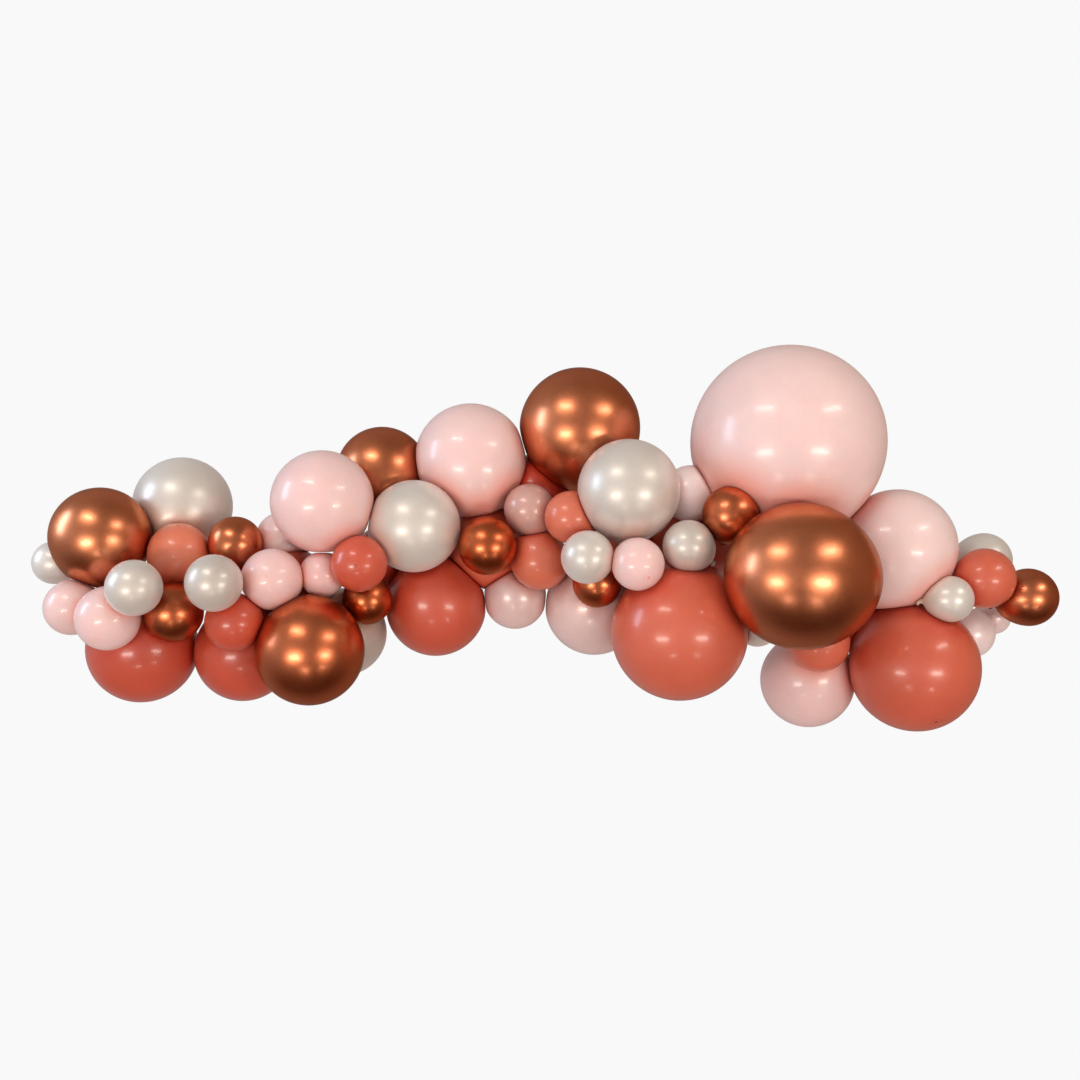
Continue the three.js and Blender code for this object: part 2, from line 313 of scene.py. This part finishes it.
ring = add(film, "ShaderNodeMapRange", {
    "Value": ring_miss.outputs[0], "From Min": 0.0, "From Max": RING_HALF,
    "To Min": RING_DENSITY, "To Max": 0.0}, interpolation_type="SMOOTHSTEP")
crown = add(film, "ShaderNodeMath", {0: spot.outputs[0], 1: ring.outputs[0]}, operation="MAXIMUM")
crown_dense = add(film, "ShaderNodeMath", {0: crown.outputs[0], 1: marked}, operation="MULTIPLY")
neck_dense = add(film, "ShaderNodeMapRange", {
    "Value": knot_way, "From Min": 0.02, "From Max": 0.075,
    "To Min": NECK_DENSITY, "To Max": 0.0}, interpolation_type="SMOOTHSTEP")
dense = add(film, "ShaderNodeMath", {0: crown_dense.outputs[0], 1: neck_dense.outputs[0]},
            operation="MAXIMUM")
thick = add(film, "ShaderNodeMix", {0: dense.outputs[0], 6: mottled.outputs[0], 7: given["Thick Colour"]},
            data_type="RGBA")

# A painted warm shade and glow gathers close to a contact, for the light that bounces and passes between
# skins. Dense film is duller, and the crown's spot stands out a little.
CONTACT_SHADE_FALLOFF = 1.8
DENSE_DULLING = 0.2
GRAIN_SHARE = 0.05
CROWN_RELIEF = 6.0
# Painted contact shade and glow: the contact mask, sharpened, mixes the warm contact colour into the body.
contact_shade_curve = add(film, "ShaderNodeMath", {0: press, 1: CONTACT_SHADE_FALLOFF}, operation="POWER")
contact_shade_level = add(film, "ShaderNodeMath", {0: contact_shade_curve.outputs[0], 1: given["Squeezed Amount"]},
                  operation="MULTIPLY")
contact_shaded = add(film, "ShaderNodeMix", {
    0: contact_shade_level.outputs[0], 6: thick.outputs[2], 7: given["Squeezed Colour"]}, data_type="RGBA")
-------
## Prompt
Copy every line exactly. Leave nothing out.

## Finished task
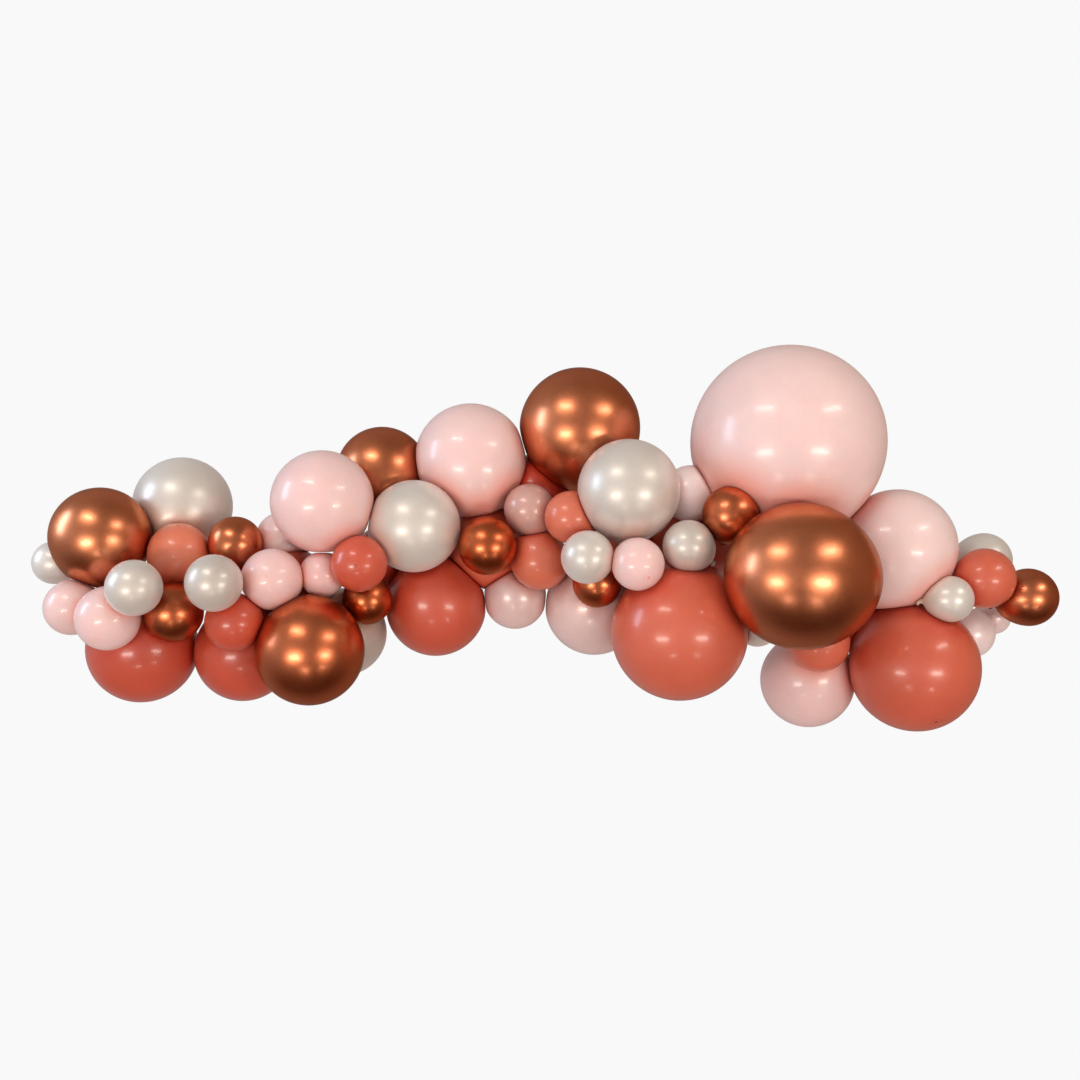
Continue the three.js and Blender code for this object: part 2, from line 313 of scene.py. This part finishes it.
ring = add(film, "ShaderNodeMapRange", {
    "Value": ring_miss.outputs[0], "From Min": 0.0, "From Max": RING_HALF,
    "To Min": RING_DENSITY, "To Max": 0.0}, interpolation_type="SMOOTHSTEP")
crown = add(film, "ShaderNodeMath", {0: spot.outputs[0], 1: ring.outputs[0]}, operation="MAXIMUM")
crown_dense = add(film, "ShaderNodeMath", {0: crown.outputs[0], 1: marked}, operation="MULTIPLY")
neck_dense = add(film, "ShaderNodeMapRange", {
    "Value": knot_way, "From Min": 0.02, "From Max": 0.075,
    "To Min": NECK_DENSITY, "To Max": 0.0}, interpolation_type="SMOOTHSTEP")
dense = add(film, "ShaderNodeMath", {0: crown_dense.outputs[0], 1: neck_dense.outputs[0]},
            operation="MAXIMUM")
thick = add(film, "ShaderNodeMix", {0: dense.outputs[0], 6: mottled.outputs[0], 7: given["Thick Colour"]},
            data_type="RGBA")

# A painted warm shade and glow gathers close to a contact, for the light that bounces and passes between
# skins. Dense film is duller, and the crown's spot stands out a little.
CONTACT_SHADE_FALLOFF = 1.8
DENSE_DULLING = 0.2
GRAIN_SHARE = 0.05
CROWN_RELIEF = 6.0
# Painted contact shade and glow: the contact mask, sharpened, mixes the warm contact colour into the body.
contact_shade_curve = add(film, "ShaderNodeMath", {0: press, 1: CONTACT_SHADE_FALLOFF}, operation="POWER")
contact_shade_level = add(film, "ShaderNodeMath", {0: contact_shade_curve.outputs[0], 1: given["Squeezed Amount"]},
                  operation="MULTIPLY")
contact_shaded = add(film, "ShaderNodeMix", {
    0: contact_shade_level.outputs[0], 6: thick.outputs[2], 7: given["Squeezed Colour"]}, data_type="RGBA")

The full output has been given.